Far too many Buyers want to hold their Estate Agents liable for latent defects they only discover sometime after the sale has been concluded. This is particularly the case where a defect has only been discovered months after the transfer has been registered.
An Estate Agent is only obliged to inspect the property for obvious patent defects, to enquire from a Seller as to what known latent defects exist, and to then disclose them before signature to the Buyer.
Once having done this the Buyer’s recourse is against the Seller alone. Often a Seller, on being challenged about an undisclosed latent defect, will falsely claim that he had informed the agent about it prior to the sale. A Buyer’s recourse will inevitably rest against the Seller alone and the Estate Agent should not be harassed in any way.
It is important to us at Louise Reyneke Properties to make the experience of buying or selling property as easy and informed as possible. Defects seem to be one of the most contested problems that we encounter during the sales process.
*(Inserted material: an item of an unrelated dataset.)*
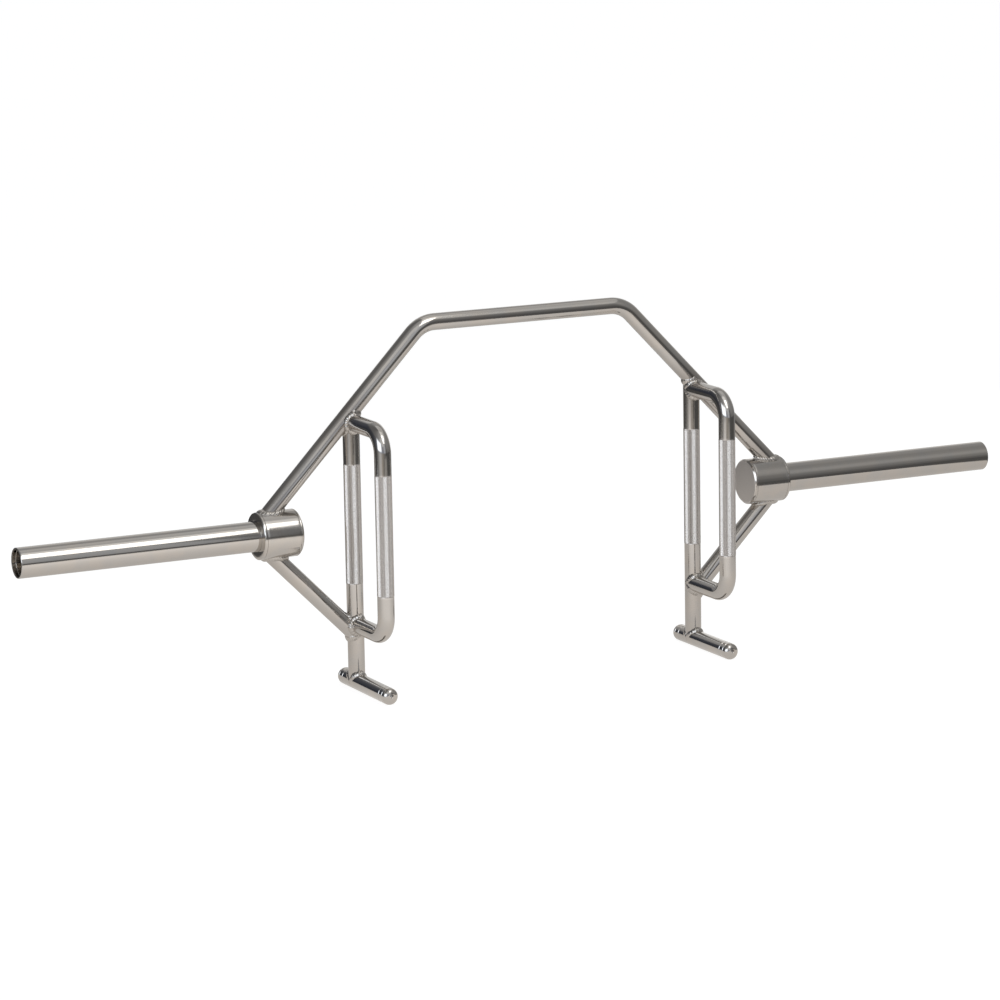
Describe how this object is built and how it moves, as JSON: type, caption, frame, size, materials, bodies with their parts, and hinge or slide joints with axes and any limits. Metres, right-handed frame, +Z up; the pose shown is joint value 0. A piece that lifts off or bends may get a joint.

We have added a defects disclosure listto our Offer to Purchase that is designed to disclose known defects to potential purchasers and constitutes the honestly held beliefs of the Seller of the property.
However, the duty still rests on any potential Purchaser to properly and thoroughly examine the property and if concerned about any potential defect/condition to obtain independent advice from an appropriate expert before concluding a binding sale agreement.